Thursday, November 28, 2019

Bitter Pill, by Richard L. Mabry (author), Bill Nevitt (narrator)

Richard L. Mabry, M.D., November 2019

An unlikely collection of people in Goldman, Texas find themselves facing life-changing choices, and reaching out to each other in unexpected ways.

"Brother" Bob Bannister is your basic fraudulent evangelical preacher, with a fake "healing" at the end of each Saturday night service. Then one Saturday, a woman bribes an usher and takes the place of the planted shill. And she is, apparently, healed, leaving her wheelchair behind as she dances down the aisle and out the door. Was it a real miracle, or an investigative journalist? Bannister finds either possibility about equally disturbing.

Dr. Abby Davis is a family practice doctor in a town with an aging population, and is finding herself doing counseling as much as treating illness. At the same time, when she has to refer a patient to a cancer specialist, she's sending them out of town rather than to the in-town doctor whom she feels is too cold for patients facing a life crisis, and this isn't going over well in the small medical community in this small town.

Ed Farmer is the past at her church, and he's been diagnosed with a brain aneurysm, which may well prove fatal. Surgery is scheduled, but it means his associate pastor, Scott Anderson,will have to take over temporarily.

Scott is a fairly recent seminary graduate, older than most new graduates because he used to be a surgeon. Then his wife died of ovarian cancer, and he felt unable to continue a medical career. But is the ministry the right choice?

In amongst all this, Bannister is getting threatening notes, and then dangerous acts of vandalism start happening.

Ed Farmer asks Abby Davis, a member of his congregation, to be his prayer partner while he faces the upcoming surgery. Bob Bannister goes to talk to Ed Farmer about his new crisis of faith. Scott Anderson talks to Abby about his conflicting feelings about staying in the ministry or going back to medicine.

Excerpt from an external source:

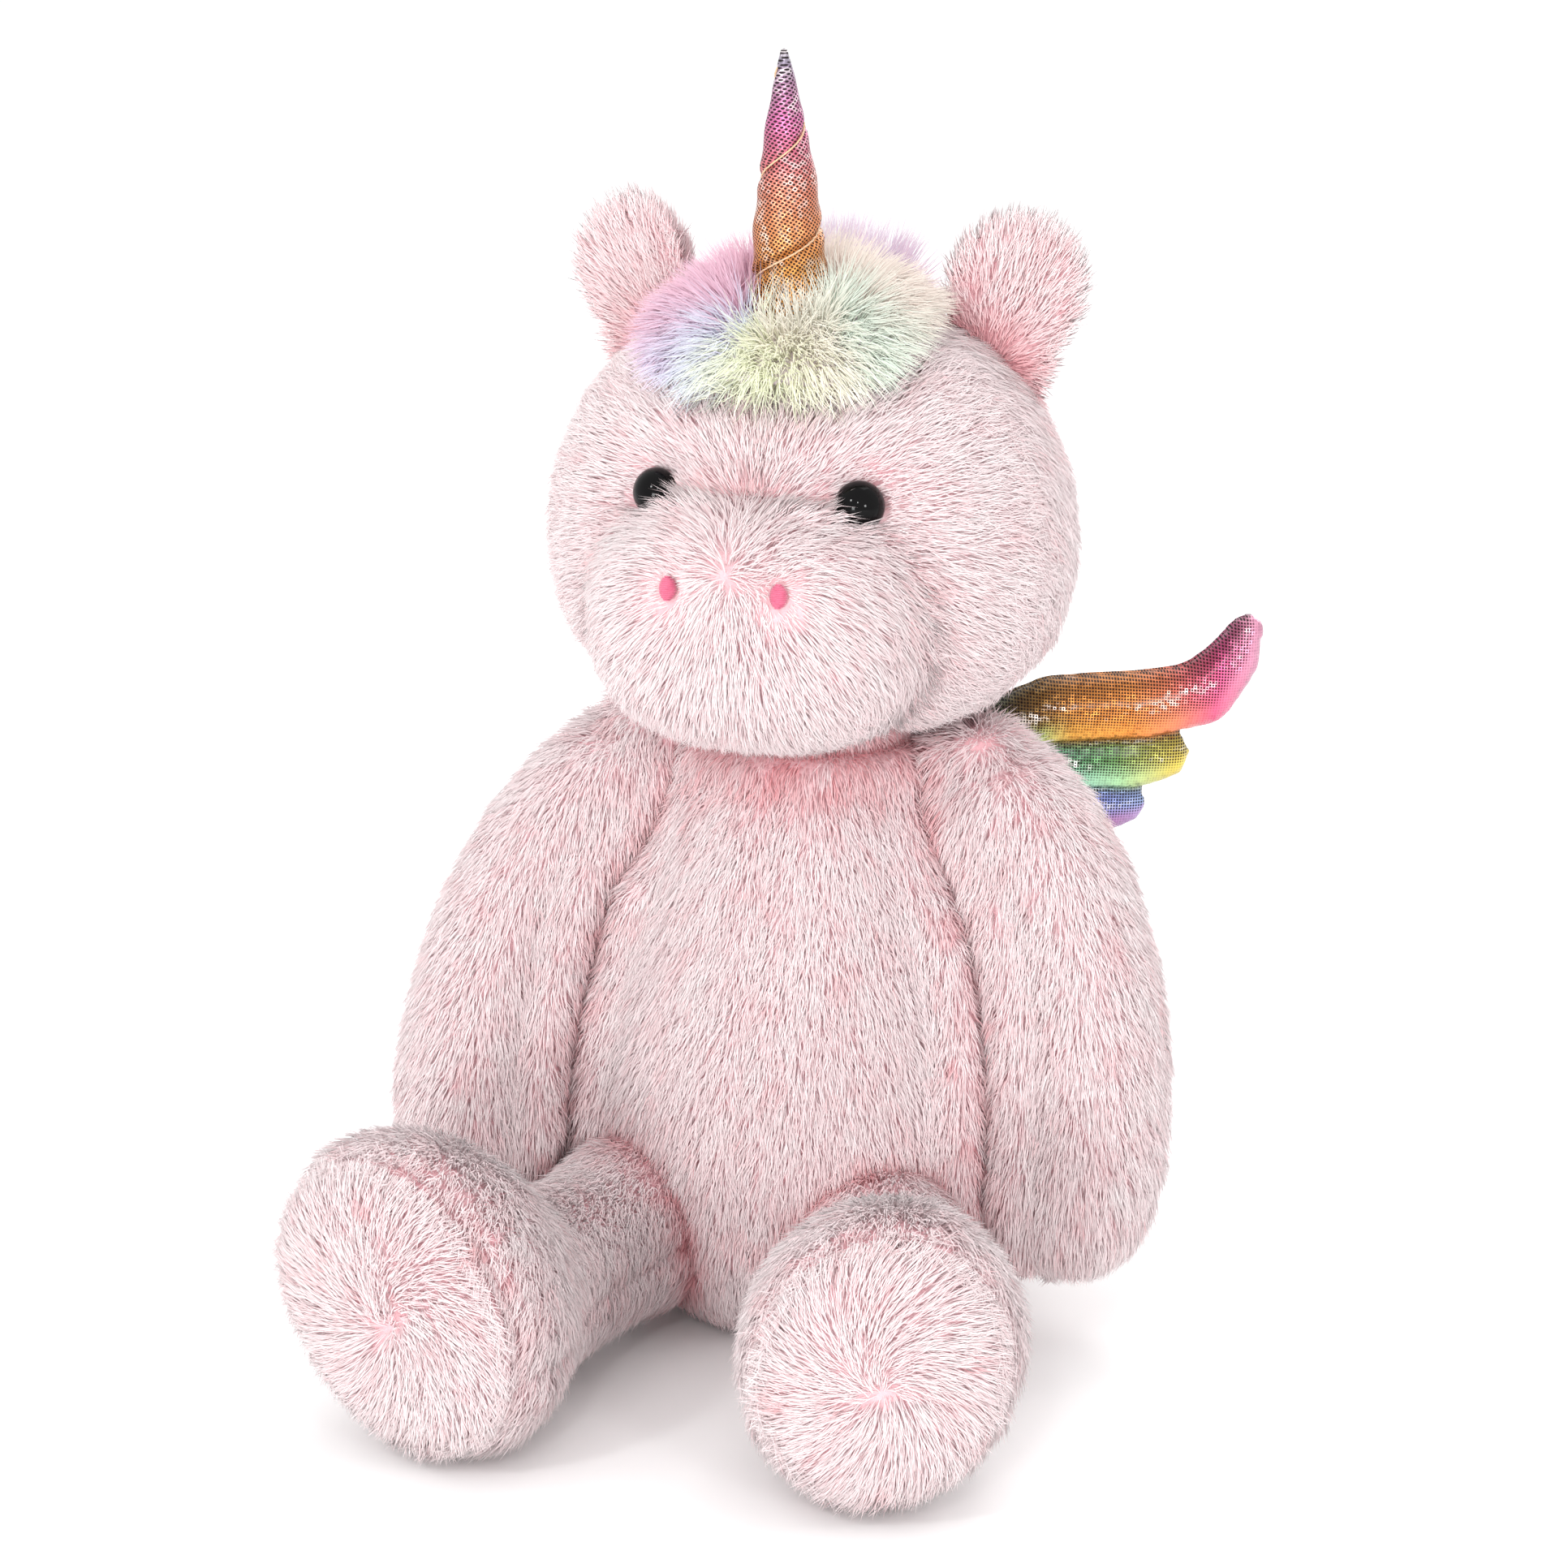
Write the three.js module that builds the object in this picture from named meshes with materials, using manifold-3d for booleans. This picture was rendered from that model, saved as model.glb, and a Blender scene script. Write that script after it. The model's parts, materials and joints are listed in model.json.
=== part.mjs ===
// A seated plush unicorn, about 310 mm tall to the tip of its horn.
// Millimetres, +Z up. The toy faces -Y and its own left side is +X. It sits on z = 0.
// Every sewn panel is a thin closed solid, and the filling behind it is a solid of its own.
import * as THREE from "three";
import { mergeVertices } from "three/addons/utils/BufferGeometryUtils.js";
import Module from "manifold-3d";

const wasm = await Module();
wasm.setup();

// ---- driving dimensions --------------------------------------------------------------------
const PILE = 3; // pile fabric: backing and pressed-down pile
const FOIL = 1; // foil fabric of the horn and wings, with its backing
const SEAM = 0.3; // gap between two pieces that are sewn or pressed together
const LOOSE = 2; // room between a cover and its filling
const SOCKET = 1.8; // room round the dome that a limb or the head turns on
const HALF_SEAM = SEAM / 2;
const TOY_SHIFT = 21; // from the torso's axis to the middle of the whole toy's box
const LEFT = 1;
const RIGHT = -1;

// The torso is a pear: its radius at each height, and how much deeper it is than wide.
const TORSO_PROFILE = [
  [0, 40], [7, 49], [22, 56.3], [44, 57.2], [66, 53.8], [88, 47], [108, 39.3], [124, 34.5], [135, 31.5],
  [141.5, 26.5],
];
const TORSO_TOP = 145;
const TORSO_DEPTH = 1.03;
const BASE_RADIUS = 39.6;
const BAG = { y: 10, radius: 32, height: 19 }; // pellet bag in the seat
const LABEL = { y: 63.6, z: 11.5, thick: 0.8, out: 13, high: 16 }; // sewn into the back seam

// The head is an egg, fuller below its middle.
const HEAD = { x: 0, y: -2, z: 190, wide: 66, deep: 48, up: 62, down: 45, square: 2.28 };
const NECK = { z: 147, radius: 17, foot: 134 }; // filling that joins head and torso
const MUZZLE = { y: -45, z: 180.5, wide: 41, deep: 26, high: 30.5 };
const CHIN_HALF_WIDTH = 24;
const EYE = { x: 25, y: -41.6, z: 209.5, radius: 6, turn: 24, stem: 1.6 };
const WASHER = { radius: 7, thick: 1.4 };
const NOSTRIL = { x: 13.2, z: 191.8, wide: 2, high: 2.7, thick: 1.2 };
const EAR = { x: 39.5, y: 9, z: 233, wide: 18, high: 41, cup: 6, lean: 20, turn: 14 };
const FORELOCK = { halfWidth: 26.5, front: 50, back: 98, thick: 4 };
const MANE = { halfWidth: 13, front: 104, back: 196, thick: 4 };
const HORN = { y: -18, z: 249.5, length: 61.5, radius: 9.2, tip: 0.7, turns: 2.6, phase: 69, lean: 1.5 };

// Limbs: hinge point, rest angle, and the centre line and radius along the limb.
const SHOULDER = { x: 47, y: 0, z: 130, dome: 18.5 };
const ARM_SWING = { [LEFT]: 13, [RIGHT]: 25 }; // degrees forward of straight down
const ARM_SPREAD = { [LEFT]: 1.09, [RIGHT]: 1.14 }; // how far each arm stands out from the torso
const ARM_TOE = 3; // degrees, an arm that swings forward also comes inward
const ARM_LINE = [
  [0, 0, 18.5], [9.5, 9, 18.5], [16.5, 20, 18.7], [24.5, 42, 19], [27.5, 64, 19.7], [28.5, 83, 19.5],
  [27, 96, 18.3],
];
const HIP = { x: 32, y: -44, z: 26.5, dome: 24 };
const LEG_SPLAY = { [LEFT]: 18, [RIGHT]: 12 }; // degrees outward of straight ahead
const LEG_DROP = 60; // degrees, how far a leg hangs down when the toy is lifted
const TOE_ROLL = { [LEFT]: 20, [RIGHT]: 40 }; // degrees, each foot leans outward
const FOOT_TALL = { [LEFT]: 1, [RIGHT]: 1.13 }; // how tall each foot is drawn
const THIGH = 20;
// Distance from the hip, half width, half height, and height of the underside over the floor.
const LEG_LINE = [
  [14, THIGH, THIGH, 6], [30, 20.5, 20.5, 5], [48, 21.5, 22, 4], [60, 25.5, 27.5, 2.5], [72, 30.5, 34, 0.8],
  [84, 32.5, 36.5, 0], [95, 31.5, 35.5, 0.6],
];
const SOLE_FROM = 95;
const SOLE_DOME = 13;
const WING = { x: 17, y: 50, z: 122, sweep: 26, flat: 0.72 };
// Feathers of a wing from the top one down: centre line (out, up, radius).
const FEATHERS = [
  [[6, 8, 7.5], [29, 15, 9.5], [52, 15.5, 9.5], [68, 19.5, 8], [76.5, 29, 5], [79.5, 37, 2.2]],
  [[5, 0, 6.5], [27, 1.5, 8], [49, 2, 8], [61, 3.5, 6]],
  [[5, -7, 6], [25, -9.5, 7.5], [41, -10.5, 7], [51, -9.5, 4.5]],
  [[5, -12, 4.5], [19, -18, 5.5], [34, -20.5, 4]],
];
const TAIL = { y: 61.4, z: 34, gap: 1.6 };
const TAIL_LINE = [[0, 0, 6], [10, -3, 9], [22, -8, 12], [34, -15, 13], [43, -20, 9]];

const COLOUR = {
  pink: "#eed6d9", deepPink: "#e4b7c0", filling: "#f4f2ee", pellets: "#e9e6df", cream: "#efe9d6",
  lavender: "#e3d8e0", copper: "#c88e66", teal: "#93ab98", orange: "#e29a4e", black: "#0d0c0e",
  white: "#f5f5f4", rose: "#e1758f",
};

// ---- small helpers -------------------------------------------------------------------------
const rad = THREE.MathUtils.degToRad;
const V = (x, y, z) => new THREE.Vector3(x, y, z);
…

This is an interesting group of characters. It is an explicitly Christian novel, but for these characters, religion is a natural part of their lives, and, except for Bob Bannister, they haven't been "selling" it. It's character novel, with a bit of a mystery woven in, and I found it enjoyable and satisfying.

Recommended.

I received a free copy of this audiobook from the narrator, and am reviewing it voluntarily.